Lili’s year in Montpellier follows the arc of her friendship with Minna and Nick, culminating in a trip the women take to Sardinia to meet with John Berger’s mistress (apparently a friend of Minna’s mother). Over time Lili gradually awakens to the complexities of race and class, and in these moments of heightened awareness de Krester’s biting sense of humor is often on full display. In one scene in Genoa, the friends struggle to find a decent place for lunch. Minna, something of a champagne socialist, judges the nearby establishments too bourgeois. As the two haul their packs around in search of an authentic worker’s restaurant—a ristorante popolare—Lili privately despairs:

It seemed to me that what she was looking for was men in collarless shirts and blondes with heavy, pearly arms—the object of her search wasn’t a restaurant but an Impressionist painting.

When they finally find a place, at the direction of a sufficiently popolare passerby—“ ‘Did you see the way he held the pen?’ Minna asked, delighted, as we walked away. ‘Like a chisel’ ”—the sight of benches full of sweaty workers, one of whom upends a raw egg over his pasta, proves a bit too rustic, prompting Minna to beat a hasty retreat to the “first petit bourgeois place that we saw.”

At the conclusion of Lili’s story, France awakens to socialism and elects its first left-wing government in years—a note of hope. Yet half a century later, Lyle, in his grueling suburban life outside Melbourne, is in a considerably more troubling situation, preoccupied by dilemmas that arise from his family’s social position. Islam has been outlawed, and the bleak effects of climate change are inescapable. As Asian immigrants to Australia, Lyle and his wife, Chanel, make every effort to succeed, with mercenary goodwill: “People like us will never be invisible, so we have to make a stupendous effort to fit in.” They’ve changed their names, for starters, and have turned away from the past: “The whole point of Australia is a bet on the future.” Chanel, keen to impress her boss and move to a better neighborhood, decides that this must involve sacrificing Lyle’s mother, Ivy, who has lived with them and helped to raise their kids. Lyle, meanwhile, works for a sinister government agency known as the Department, where he writes evaluations identifying other migrants for arrest and deportation. What unfolds, rife with dark irony worthy of George Saunders, is as banal as it is horrific. De Kretser is a wonderful writer, and woefully underrated in this country. Though her skewering satire is pointed and painful, her gallows humor keeps the reader smiling.

Shenyang Night, by Wang Xingwei © The artist. Courtesy Galerie Urs Meile, Beijing/Lucerne, Switzerland

Shenyang Night, by Wang Xingwei © The artist. Courtesy Galerie Urs Meile, Beijing/Lucerne, Switzerland

Shuang Xuetao is similarly an unfamiliar name to many American readers, even as he is widely celebrated in his native China. Rouge Street (Metropolitan, $26.99), a collection of three novellas lucidly translated by Jeremy Tiang, affords an indelible introduction to Shuang’s work, which has been variously compared to that of Hemingway and Murakami.

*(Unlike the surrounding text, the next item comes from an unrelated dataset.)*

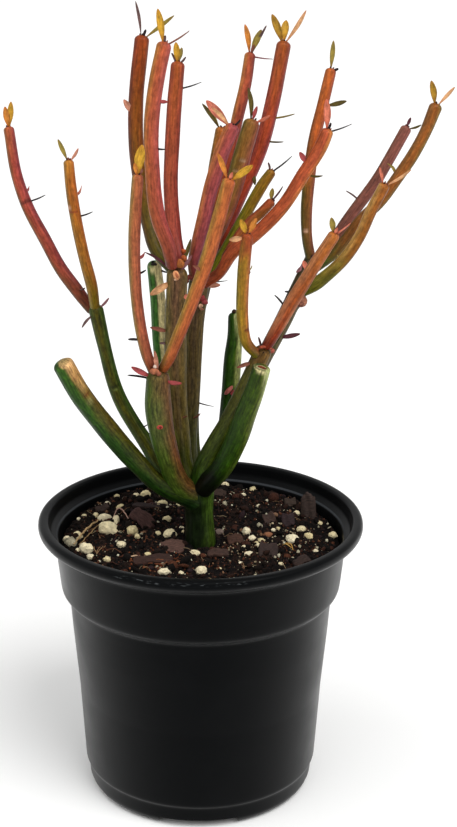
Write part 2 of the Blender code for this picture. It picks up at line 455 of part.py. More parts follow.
def make_object(name, mesh_bm, material=None, smooth_angle=None):
    """An object from a bmesh, with faces pointing outwards."""
    bmesh.ops.recalc_face_normals(mesh_bm, faces=mesh_bm.faces[:])
    mesh = bpy.data.meshes.new(name)
    mesh_bm.to_mesh(mesh)
    mesh_bm.free()
    obj = bpy.data.objects.new(name, mesh)
    bpy.context.scene.collection.objects.link(obj)
    if material is not None:
        mesh.materials.append(material)
    if smooth_angle is not None:
        mesh.shade_smooth()
        mesh.set_sharp_from_angle(angle=smooth_angle)
    return obj


def combine(obj, others, operation, solver="EXACT"):
    """Joins or cuts obj with the other objects in one Boolean, applies it, and removes them."""
    if not others:
        return
    group = bpy.data.collections.new(obj.name + "_operands")
    for other in others:
        for holder in list(other.users_collection):
            holder.objects.unlink(other)
        group.objects.link(other)
    bpy.context.scene.collection.children.link(group)
    modifier = obj.modifiers.new(operation.lower(), "BOOLEAN")
    modifier.operation = operation
    modifier.operand_type = "COLLECTION"
    modifier.collection = group
    modifier.solver = solver
    bpy.context.view_layer.objects.active = obj
    bpy.context.view_layer.update()
    bpy.ops.object.modifier_apply(modifier=modifier.name)
    for other in others:
        bpy.data.objects.remove(other, do_unlink=True)
    bpy.data.collections.remove(group)


def smooth_path(rows, spacing):
    """Rows of (x, y, z, radius) along a smooth curve through the given rows, evenly spaced."""
    points = np.array(rows, dtype=float)
    runs = np.linalg.norm(np.diff(points[:, :3], axis=0), axis=1)
    stations = np.concatenate([[0.0], np.cumsum(runs)])
    slopes = np.diff(points, axis=0) / runs[:, None]
    tangents = np.empty_like(points)
    tangents[0] = slopes[0]
    tangents[-1] = slopes[-1]
    before = runs[:-1, None]
    after = runs[1:, None]
    tangents[1:-1] = (slopes[:-1] * after + slopes[1:] * before) / (before + after)
    count = max(2, round(stations[-1] / spacing) + 1)
    places = np.linspace(0.0, stations[-1], count)
    leg = np.clip(np.searchsorted(stations, places, side="right") - 1, 0, len(runs) - 1)
    length = runs[leg][:, None]
    u = ((places - stations[leg]) / runs[leg])[:, None]
    from_start = points[leg] * (2 * u**3 - 3 * u**2 + 1) + tangents[leg] * length * (u**3 - 2 * u**2 + u)
    to_end = points[leg + 1] * (3 * u**2 - 2 * u**3) + tangents[leg + 1] * length * (u**3 - u**2)
    return from_start + to_end


def point_at(path, share):
    """The axis point and the direction of a path at a share of its length."""
    place = share * (len(path) - 1)
    index = min(int(place), len(path) - 2)
    here = path[index] + (path[index + 1] - path[index]) * (place - index)
    direction = path[index + 1][:3] - path[index][:3]
    return Vector(here[:3]), Vector(direction).normalized(), float(here[3])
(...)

Set in the northern industrial city of Shenyang—the city of Shuang’s birth—and specifically in the neighborhood of Yanfen Street (translated as “Rouge Street”), these three narratives depict lives of unremitting struggle and uncertainty. As the novelist Madeleine Thien writes in her thoughtful foreword, the city, once a seat of state-subsidized heavy industry under Mao, was settled by “people thrown unceremoniously together—alleged class enemies and their equally despised children, former felons, hooligans, peasants, migrant workers, and the poor.” By 1998, following China’s market reforms, a million workers were laid off, losing their health care and pensions as companies sought profitability. Shuang’s stories, by turns realist, noirish, and fantastical, unfold in this milieu.

“Bright Hall” is narrated by Zhang Mo, who is sent across town to find his aunt after his father, a single parent, takes a job in another city for the winter. After walking the daunting length of Yanfen Street with a map and provisions, Zhang Mo arrives at Bright Hall, where his aunt is directing a play. We learn that she and her daughter, Gooseberry, returned from performing in America without Gooseberry’s father (“He stayed there to have fun,” Gooseberry explains, in the matter-of-fact way of children). The cousins bond, and as an elaborate plot unfolds around them—involving the murder of a popular preacher and the dark history of his criminal life before the ministry—Zhang Mo and Gooseberry embark on an epic return along Yanfen Street in a nighttime blizzard. Like others in Shuang’s book, this piece turns in its later pages from the powerfully realistic to the fantastical and surreal, in an existential theater reminiscent of Pirandello or Sartre. In context, Zhang Mo’s fate stretches credulity, though this is perhaps Shuang’s point: for some of Yanfen Street’s residents, the imaginary is the only way out.

“Moses on the Plain,” the third of the trio, is still more intricately plotted, its narrative spanning many years. At its heart is the unsolved murder of a policeman who had posed as a taxi driver to catch a serial killer. Around what might, in less capable hands, seem like a premise from Law & Order, Shuang weaves with Dostoevskian skill the voices and experiences of the players in this drama. Among them are two childhood playmates from Yanfen Street, Zhuang Shu and Li Fei, whose lives unexpectedly intersect decades later when Zhuang Shu is a detective investigating the cold case. Through various monologues, the novella creates not just a suspenseful thriller, but a textured, rich portrait of a community over time.